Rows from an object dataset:
:::

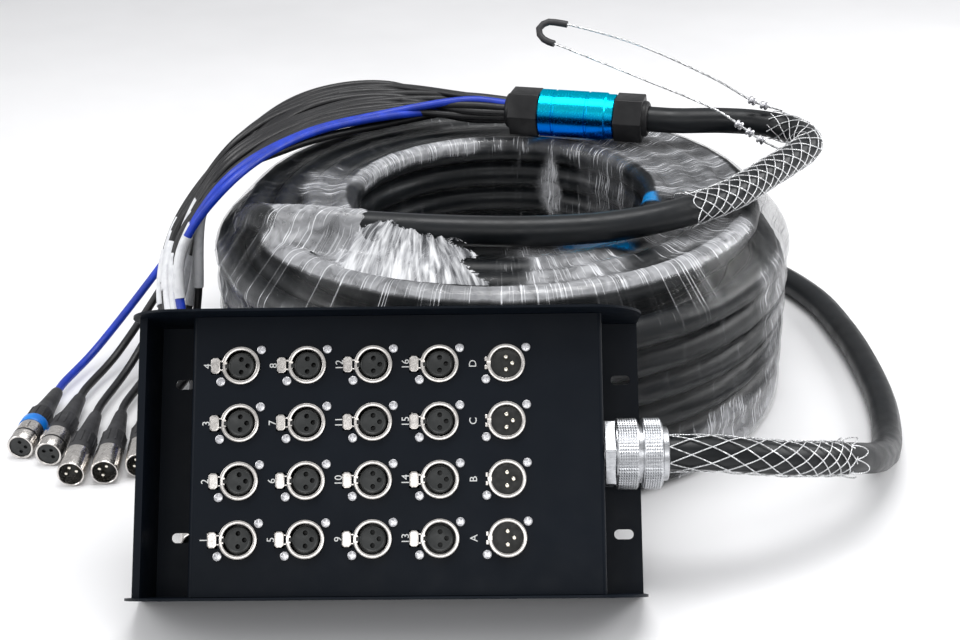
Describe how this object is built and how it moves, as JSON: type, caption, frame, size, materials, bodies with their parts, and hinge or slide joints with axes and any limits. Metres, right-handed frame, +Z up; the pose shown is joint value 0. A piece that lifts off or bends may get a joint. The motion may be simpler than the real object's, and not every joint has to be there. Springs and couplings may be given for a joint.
{
  "type": "stage box snake",
  "caption": "Folded steel stage box with flanged round microphone jacks, leaning on a film-wrapped coil of multicore cable that ends in a fan-out of plug tails.",
  "frame": {"origin": "On the floor, under the middle of the box's overall footprint, gland included and cable left out.", "axes": "+X along the box towards the cable gland, +Y from the open front of the box to the coil behind it, +Z up."},
  "size_m": [0.6442, 0.597, 0.2463],
  "materials": {
    "black_coat": "satin black powder coat",
    "nickel_plate": "satin nickel plate",
    "satin_aluminium": "satin, knurled",
    "cable_jacket": "matte black PVC",
    "tail_jacket": "satin PVC, black and blue",
    "clear_film": "clear stretch film in wrinkled layers",
    "steel_wire": "drawn steel wire",
    "blue_anodised": "bright blue anodised",
    "black_nylon": "moulded nylon",
    "plug_nickel": "satin nickel plate",
    "plug_black": "satin black lacquer"
  },
  "bodies": {
    "snake": {"box_chassis": "black_coat", "coil_core": "cable_jacket", "coil_winding": "cable_jacket", "connector_panel": "black_coat", "fan_out_barrel": "blue_anodised", "fan_out_inlet_nut": "black_nylon", "fan_out_outlet_nut": "black_nylon", "gland_body": "satin_aluminium", "gland_cap": "satin_aluminium", "gland_lock_ring": "satin_aluminium", "input_jack_1": "nickel_plate", "input_jack_10": "nickel_plate", "input_jack_11": "nickel_plate", "input_jack_12": "nickel_plate", "input_jack_13": "nickel_plate", "input_jack_14": "nickel_plate", "input_jack_15": "nickel_plate", "input_jack_16": "nickel_plate", "input_jack_2": "nickel_plate", "input_jack_3": "nickel_plate", "input_jack_4": "nickel_plate", "input_jack_5": "nickel_plate", "input_jack_6": "nickel_plate", "input_jack_7": "nickel_plate", "input_jack_8": "nickel_plate", "input_jack_9": "nickel_plate", "mesh_grip_box_end": "steel_wire", "mesh_grip_fan_end": "steel_wire", "pulling_eye": "steel_wire", "return_jack_a": "nickel_plate", "return_jack_b": "nickel_plate", "return_jack_c": "nickel_plate", "return_jack_d": "nickel_plate", "stretch_film": "clear_film", "tail_loom": "tail_jacket", "tail_plug_1": "plug_nickel", "tail_plug_2": "plug_nickel", "tail_plug_3": "plug_black", "tail_plug_4": "plug_black", "tail_plug_5": "plug_black", "tail_plug_6": "plug_black", "trunk_lead_to_box": "cable_jacket", "trunk_lead_to_fan_out": "cable_jacket"},
    "push_tab_1": {"push_tab_1": "nickel_plate"},
    "push_tab_2": {"push_tab_2": "nickel_plate"},
    "push_tab_3": {"push_tab_3": "nickel_plate"},
    "push_tab_4": {"push_tab_4": "nickel_plate"},
    "push_tab_5": {"push_tab_5": "nickel_plate"},
    "push_tab_6": {"push_tab_6": "nickel_plate"},
    "push_tab_7": {"push_tab_7": "nickel_plate"},
    "push_tab_8": {"push_tab_8": "nickel_plate"},
    "push_tab_9": {"push_tab_9": "nickel_plate"},
    "push_tab_10": {"push_tab_10": "nickel_plate"},
    "push_tab_11": {"push_tab_11": "nickel_plate"},
    "push_tab_12": {"push_tab_12": "nickel_plate"},
    "push_tab_13": {"push_tab_13": "nickel_plate"},
    "push_tab_14": {"push_tab_14": "nickel_plate"},
    "push_tab_15": {"push_tab_15": "nickel_plate"},
    "push_tab_16": {"push_tab_16": "nickel_plate"}
  },
  "joints": [
    {"name": "push_tab_1_press", "type": "slide", "parent": "snake", "child": "push_tab_1", "axis": [0, 0.8121, -0.5835], "range_m": [0, 0.0015], "stiffness_N_per_m": 400},
    {"name": "push_tab_2_press", "type": "slide", "parent": "snake", "child": "push_tab_2", "axis": [0, 0.8121, -0.5835], "range_m": [0, 0.0015], "stiffness_N_per_m": 400},
    {"name": "push_tab_3_press", "type": "slide", "parent": "snake", "child": "push_tab_3", "axis": [0, 0.8121, -0.5835], "range_m": [0, 0.0015], "stiffness_N_per_m": 400},
    {"name": "push_tab_4_press", "type": "slide", "parent": "snake", "child": "push_tab_4", "axis": [0, 0.8121, -0.5835], "range_m": [0, 0.0015], "stiffness_N_per_m": 400},
    {"name": "push_tab_5_press", "type": "slide", "parent": "snake", "child": "push_tab_5", "axis": [0, 0.8121, -0.5835], "range_m": [0, 0.0015], "stiffness_N_per_m": 400},
    {"name": "push_tab_6_press", "type": "slide", "parent": "snake", "child": "push_tab_6", "axis": [0, 0.8121, -0.5835], "range_m": [0, 0.0015], "stiffness_N_per_m": 400},
    {"name": "push_tab_7_press", "type": "slide", "parent": "snake", "child": "push_tab_7", "axis": [0, 0.8121, -0.5835], "range_m": [0, 0.0015], "stiffness_N_per_m": 400},
    {"name": "push_tab_8_press", "type": "slide", "parent": "snake", "child": "push_tab_8", "axis": [0, 0.8121, -0.5835], "range_m": [0, 0.0015], "stiffness_N_per_m": 400},
    {"name": "push_tab_9_press", "type": "slide", "parent": "snake", "child": "push_tab_9", "axis": [0, 0.8121, -0.5835], "range_m": [0, 0.0015], "stiffness_N_per_m": 400},
    {"name": "push_tab_10_press", "type": "slide", "parent": "snake", "child": "push_tab_10", "axis": [0, 0.8121, -0.5835], "range_m": [0, 0.0015], "stiffness_N_per_m": 400},
    {"name": "push_tab_11_press", "type": "slide", "parent": "snake", "child": "push_tab_11", "axis": [0, 0.8121, -0.5835], "range_m": [0, 0.0015], "stiffness_N_per_m": 400},
    {"name": "push_tab_12_press", "type": "slide", "parent": "snake", "child": "push_tab_12", "axis": [0, 0.8121, -0.5835], "range_m": [0, 0.0015], "stiffness_N_per_m": 400},
    {"name": "push_tab_13_press", "type": "slide", "parent": "snake", "child": "push_tab_13", "axis": [0, 0.8121, -0.5835], "range_m": [0, 0.0015], "stiffness_N_per_m": 400},
    {"name": "push_tab_14_press", "type": "slide", "parent": "snake", "child": "push_tab_14", "axis": [0, 0.8121, -0.5835], "range_m": [0, 0.0015], "stiffness_N_per_m": 400},
    {"name": "push_tab_15_press", "type": "slide", "parent": "snake", "child": "push_tab_15", "axis": [0, 0.8121, -0.5835], "range_m": [0, 0.0015], "stiffness_N_per_m": 400},
    {"name": "push_tab_16_press", "type": "slide", "parent": "snake", "child": "push_tab_16", "axis": [0, 0.8121, -0.5835], "range_m": [0, 0.0015], "stiffness_N_per_m": 400}
  ]
}
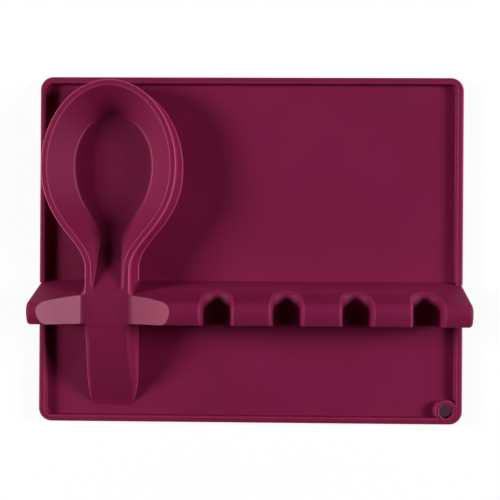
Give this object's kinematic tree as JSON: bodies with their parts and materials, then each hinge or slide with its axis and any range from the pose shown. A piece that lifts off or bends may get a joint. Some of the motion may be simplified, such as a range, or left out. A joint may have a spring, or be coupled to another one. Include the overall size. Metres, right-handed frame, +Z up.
{
  "type": "spoon rest",
  "caption": "Silicone spoon and utensil rest: a low rectangular drip tray with a notched bridge, an egg-shaped spoon bowl whose neck crosses the bridge, and a corner hanging hole.",
  "frame": {"origin": "on the table, under the middle of the tray", "axes": "+X along the bridge to the tray's right, with the spoon bowl on the left; +Y to the back, where the bowl is; +Z up"},
  "size_m": [0.26, 0.212, 0.037],
  "materials": {
    "burgundy_silicone": "satin, finely grained silicone"
  },
  "bodies": {
    "root": {"drip_tray": "burgundy_silicone", "hang_eyelet": "burgundy_silicone", "utensil_bridge": "burgundy_silicone", "spoon_bowl": "burgundy_silicone", "spoon_tail": "burgundy_silicone"}
  },
  "joints": []
}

:::

§ **WRITTEN REQUEST**
Return the lines from the line containing "Give this object's" to the end of the entries above, exactly as they appear and with no other output.

§ **THE RESULT**
Give this object's kinematic tree as JSON: bodies with their parts and materials, then each hinge or slide with its axis and any range from the pose shown. A piece that lifts off or bends may get a joint. Some of the motion may be simplified, such as a range, or left out. A joint may have a spring, or be coupled to another one. Include the overall size. Metres, right-handed frame, +Z up.
{
  "type": "spoon rest",
  "caption": "Silicone spoon and utensil rest: a low rectangular drip tray with a notched bridge, an egg-shaped spoon bowl whose neck crosses the bridge, and a corner hanging hole.",
  "frame": {"origin": "on the table, under the middle of the tray", "axes": "+X along the bridge to the tray's right, with the spoon bowl on the left; +Y to the back, where the bowl is; +Z up"},
  "size_m": [0.26, 0.212, 0.037],
  "materials": {
    "burgundy_silicone": "satin, finely grained silicone"
  },
  "bodies": {
    "root": {"drip_tray": "burgundy_silicone", "hang_eyelet": "burgundy_silicone", "utensil_bridge": "burgundy_silicone", "spoon_bowl": "burgundy_silicone", "spoon_tail": "burgundy_silicone"}
  },
  "joints": []
}